Diana, who works for a major French company, was shaken. “I realised I present a major danger to this country. Only I don’t understand why.”

– ‘Treating us like terrorists’ – 

Diana is not alone. Many Olympic volunteers with Russian and Belarusian passports — some living in France, others living in their home countries — have reported receiving identical letters, citing security risks.

Russian-language online groups are full of anger as volunteers wonder what to do next. Diana is considering whether to file a legal complaint against the French interior ministry that she holds responsible for the ban. She said she had been contacted by around 20 people in the same situation.

The Paris Olympics will be held under the shadow of Russia’s war against Ukraine. Russian and Belarus athletes can compete only as neutrals. The French security services worry Moscow could be seeking to disrupt the Games.

A total of 45,000 people were selected to serve as volunteers at the July 26-August 11 Olympics and the Paralympics, on August 28-September 8.

In March, French Interior Minister Gerald Darmanin said that “we absolutely check everyone,” adding around 800 people who “did not have good intentions” had already been excluded.

The interior ministry declined to comment. 

It is unclear how many Russian and Belarusian citizens are affected. But several volunteers told AFP they believed their cases were not isolated and applications from Russians and Belarusians were rejected at the last minute due to their nationality.

Kremlin spokesman Dmitry Peskov said the organisers were depriving Russian-speaking guests of help from the volunteers “who could best assist them.”

“We can only express regret,” he said.

Dzmitry Shaliapin, a 19-year-old from Belarus who is studying at the Sorbonne in Paris, has dreamt of becoming an Olympic volunteer for years. 

When he received a letter from the organisers this week, he did not immediately realise what it meant. “Do you understand that we are being kicked out from the Olympics?” a fellow volunteer told him. Shaliapin said he cried when the news sank in. 

“They are treating us like terrorists,” he said.

– ‘Gift to Putin’ – 

A 45-year-old Russian woman, who requested anonymity, said her candidacy had also been turned down even though she received asylum in France following Moscow’s invasion of Ukraine and handed in her Russian passport.

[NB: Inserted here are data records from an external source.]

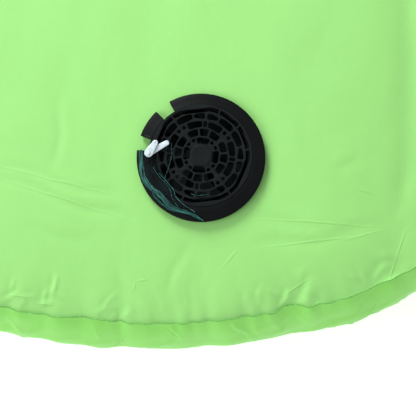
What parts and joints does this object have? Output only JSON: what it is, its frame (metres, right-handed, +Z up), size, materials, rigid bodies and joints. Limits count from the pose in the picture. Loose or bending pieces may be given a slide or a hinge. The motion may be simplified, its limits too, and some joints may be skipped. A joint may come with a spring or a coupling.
{
  "type": "inflatable air track mat with built-in blower",
  "caption": "Long round-ended inflatable tumbling mat of light-green coated cloth, kept inflated by a black battery blower set in its top skin.",
  "frame": {"origin": "on the floor, under the middle of the mat's outline", "axes": "+X to the side with the battery pocket and the zip, +Y along the mat away from the blower, +Z up through the thickness"},
  "size_m": [1.0826, 2, 0.1585],
  "materials": {
    "cloth": "thin light-green coated nylon, soft sheen",
    "wall_cloth": "the same coated nylon, a little deeper where it turns away",
    "tape": "welding tape and inner baffle cloth",
    "webbing": "woven polyester webbing",
    "black_plastic": "fine matt black moulding",
    "grille_plastic": "black moulding, a little lighter",
    "dark_plastic": "dark moulding",
    "foam": "closed-cell foam ring",
    "white_plastic": "bluish white, slightly translucent",
    "gauze": "sheer dark gauze",
    "satin": "teal satin binding",
    "steel": "plain steel",
    "zinc": "plated zinc casting",
    "brass": "plain bush",
    "magnet": "sintered ferrite",
    "copper": "enamelled copper windings",
    "nylon": "natural nylon",
    "rubber": "soft black rubber",
    "cell_wrap": "plain shrink wrap"
  },
  "bodies": {
    "mat": {"baffle_left": "tape", "baffle_right": "tape", "baffle_strip_left_bottom": "tape", "baffle_strip_left_top": "tape", "baffle_strip_right_bottom": "tape", "baffle_strip_right_top": "tape", "battery_box": "black_plastic", "battery_pocket": "cloth", "blower_flange": "black_plastic", "blower_patch": "tape", "bottom_seam_tape": "tape", "bottom_sheet": "cloth", "cell_1": "cell_wrap", "cell_2": "cell_wrap", "cell_3": "cell_wrap", "cell_4": "cell_wrap", "clamp_ring": "black_plastic", "clip_lower_leaf": "white_plastic", "clip_pin": "white_plastic", "contact_lower": "steel", "contact_upper": "steel", "flange_gasket": "foam", "front_bush": "brass", "gauze_hem": "satin", "gauze_screen": "gauze", "guard_screw_1": "steel", "guard_screw_2": "steel", "guard_screw_3": "steel", "handle_left": "webbing", "handle_right": "webbing", "intake_grille": "grille_plastic", "lead_grommet": "rubber", "motor_can": "steel", "motor_end_cap": "nylon", "motor_magnet": "magnet", "outlet_guard": "dark_plastic", "power_lead": "rubber", "rear_bush": "brass", "top_seam_tape": "tape", "top_sheet": "cloth", "wall_front": "wall_cloth", "wall_left": "wall_cloth", "wall_rear": "wall_cloth", "wall_right": "wall_cloth", "zip_chain_lower": "nylon", "zip_chain_upper": "nylon", "zip_stop": "zinc", "zip_tape_lower": "tape", "zip_tape_upper": "tape"},
    "rotor": {"impeller": "dark_plastic", "motor_shaft": "steel", "motor_armature": "copper"},
    "battery_lid": {"battery_lid": "dark_plastic"},
    "power_switch": {"power_switch": "nylon"},
    "zip_slider": {"zip_slider": "zinc"},
    "zip_pull": {"zip_pull": "zinc"},
    "clip_leaf": {"clip_upper_leaf": "white_plastic"}
  },
  "joints": [
    {"name": "impeller_spin", "type": "hinge", "parent": "mat", "child": "rotor", "pos_m": [0.05687, -0.84815, 0.13173], "axis": [0.0134, -0.0854, 0.9963], "continuous": true},
    {"name": "battery_lid_slide", "type": "slide", "parent": "mat", "child": "battery_lid", "axis": [0, 0, 1], "range_m": [0, 0.058]},
    {"name": "power_switch_slide", "type": "slide", "parent": "mat", "child": "power_switch", "axis": [0, 1, 0], "range_m": [0, 0.004]},
    {"name": "zip_slide", "type": "slide", "parent": "mat", "child": "zip_slider", "axis": [0, 1, 0], "range_m": [0, 0.222]},
    {"name": "zip_pull_hinge", "type": "hinge", "parent": "zip_slider", "child": "zip_pull", "pos_m": [0.5228, 0.198, 0.071], "axis": [0, 0, -1], "range_deg": [0, 180]},
    {"name": "clip_leaf_hinge", "type": "hinge", "parent": "mat", "child": "clip_leaf", "pos_m": [0.01267, -0.84843, 0.15438], "axis": [0.0134, -0.0854, 0.9963], "range_deg": [-27, 60]}
  ]
}
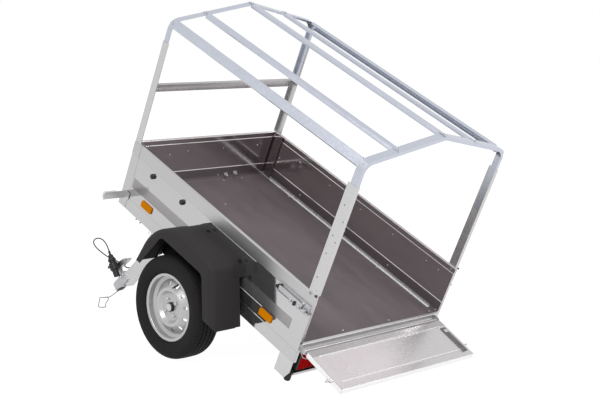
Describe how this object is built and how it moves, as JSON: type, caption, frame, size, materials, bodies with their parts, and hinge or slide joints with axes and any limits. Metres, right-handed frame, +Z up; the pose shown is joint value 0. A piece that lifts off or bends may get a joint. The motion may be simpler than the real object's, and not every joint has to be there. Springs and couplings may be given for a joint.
{
  "type": "utility trailer",
  "caption": "Small tipping utility trailer with galvanised walls, tarp frame, black fenders, open tailgate and a folding drawbar, parked tipped back on its feet.",
  "frame": {"origin": "on the ground, in the middle plane, midway between the foremost and rearmost points of the trailer as it parks", "axes": "+X forwards towards the coupling, +Y to the trailer's left, +Z up"},
  "size_m": [2.9105, 1.536, 1.8781],
  "materials": {
    "galvanised": "galvanised sheet, faintly mottled",
    "plywood": "brown film-faced plywood",
    "black_plastic": "matt moulded",
    "tyre": "matt rubber",
    "rubber": "matt rubber",
    "silver_paint": "satin silver",
    "red_lens": "glossy",
    "amber_lens": "glossy",
    "clear_lens": "glossy",
    "steel": "zinc plated",
    "cast_head": "zinc plated"
  },
  "bodies": {
    "bed": {"side_wall_left": "galvanised", "side_wall_right": "galvanised", "front_wall": "galvanised", "floor_panel": "plywood", "rear_sill": "galvanised", "cross_members": "galvanised", "axle_tube": "galvanised", "axle_saddles": "galvanised", "swing_arm_left": "galvanised", "swing_arm_right": "galvanised", "fender_left": "black_plastic", "fender_right": "black_plastic", "rear_corner_plates": "galvanised", "rear_beam": "galvanised", "tail_lamp_left": "red_lens", "tail_lamp_right": "red_lens", "rubber_feet": "rubber", "tailgate_pins": "steel", "corner_posts": "galvanised", "rear_bow": "galvanised", "front_bow": "galvanised", "eave_rail_left": "galvanised", "eave_rail_right": "galvanised", "mid_rail_left": "galvanised", "mid_rail_right": "galvanised", "ridge_rail": "galvanised", "front_cross_bar": "galvanised", "latch_plates": "steel", "latch_handles": "steel", "wall_caps": "black_plastic", "side_reflectors": "amber_lens", "marker_brackets": "galvanised", "marker_lamps": "clear_lens", "hinge_cheeks": "galvanised", "hinge_pin": "steel"},
    "wheel_left": {"tyre_left": "tyre", "wheel_rim_left": "silver_paint", "wheel_hub_left": "steel"},
    "wheel_right": {"tyre_right": "tyre", "wheel_rim_right": "silver_paint", "wheel_hub_right": "steel"},
    "tailgate": {"tailgate_panel": "galvanised", "tailgate_hinge": "galvanised", "tailgate_catches": "steel"},
    "drawbar": {"drawbar_tube": "galvanised", "coupling_head": "cast_head", "coupling_lever": "steel", "light_plug": "black_plastic", "light_cable": "rubber", "safety_rope": "steel"}
  },
  "joints": [
    {"name": "wheel_left_spin", "type": "hinge", "parent": "bed", "child": "wheel_left", "pos_m": [-0.11846, 0.6755, 0.278], "axis": [0, 1, 0], "continuous": true},
    {"name": "wheel_right_spin", "type": "hinge", "parent": "bed", "child": "wheel_right", "pos_m": [-0.11846, -0.6755, 0.278], "axis": [0, 1, 0], "continuous": true},
    {"name": "tailgate_fold", "type": "hinge", "parent": "bed", "child": "tailgate", "pos_m": [-0.91979, 0, 0.17468], "axis": [0, 1, 0], "range_deg": [0, 96]},
    {"name": "drawbar_fold", "type": "hinge", "parent": "bed", "child": "drawbar", "pos_m": [0.56621, 0, 0.6664], "axis": [0, 1, 0], "range_deg": [-64.34, 0]}
  ]
}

“All of my ties to Russia have been cut,” said the language instructor. She was hoping to volunteer at the Paris Games as a way to give back to her host country. “Sport is the antithesis of war and aggression,” she said.

She is concerned France’s decision will only reinforce Russian leader Vladimir Putin’s narrative that the West is at war with Russia.

“This situation is a gift to Putin and his propaganda,” she said. “This is outrageous.”

Ekaterina Pimenova, a 18-year-old resident of Saint Petersburg, was registered to serve as a volunteer at the Paralympics and spent around 2,000 euros ($2,140) on plane tickets and accommodation in France.

Then the rejection letter came. 

“I don’t know why this has happened. I don’t have a criminal record,” said Pimenova, who has studied French for the past 12 years. 

Mark Galeotti, an expert on Russian security services, suggested France wanted to play it safe.

“However, there is always a dilemma here, whether to err on the side of caution and end up excluding even some who are entirely innocent, or to be generous and risk letting in Russian assets.”

Jules Boykoff, who teaches political science at Pacific University in Oregon, said: “The sudden decision to jettison already-approved Olympic volunteers from Russia and Belarus is not only uncommon, but it also makes one wonder about the initial vetting process. 

“Did new information about the volunteers come to light? Or is discrimination rearing its ugly head?”

Since the start of Moscow’s invasion of Ukraine many Russians residing in the West have been affected by the fallout of Western sanctions. Some cannot open bank accounts, others had their accounts suspended.

Many worry the volunteering ban sets a new precedent.

“What will happen next?” said Shaliapin.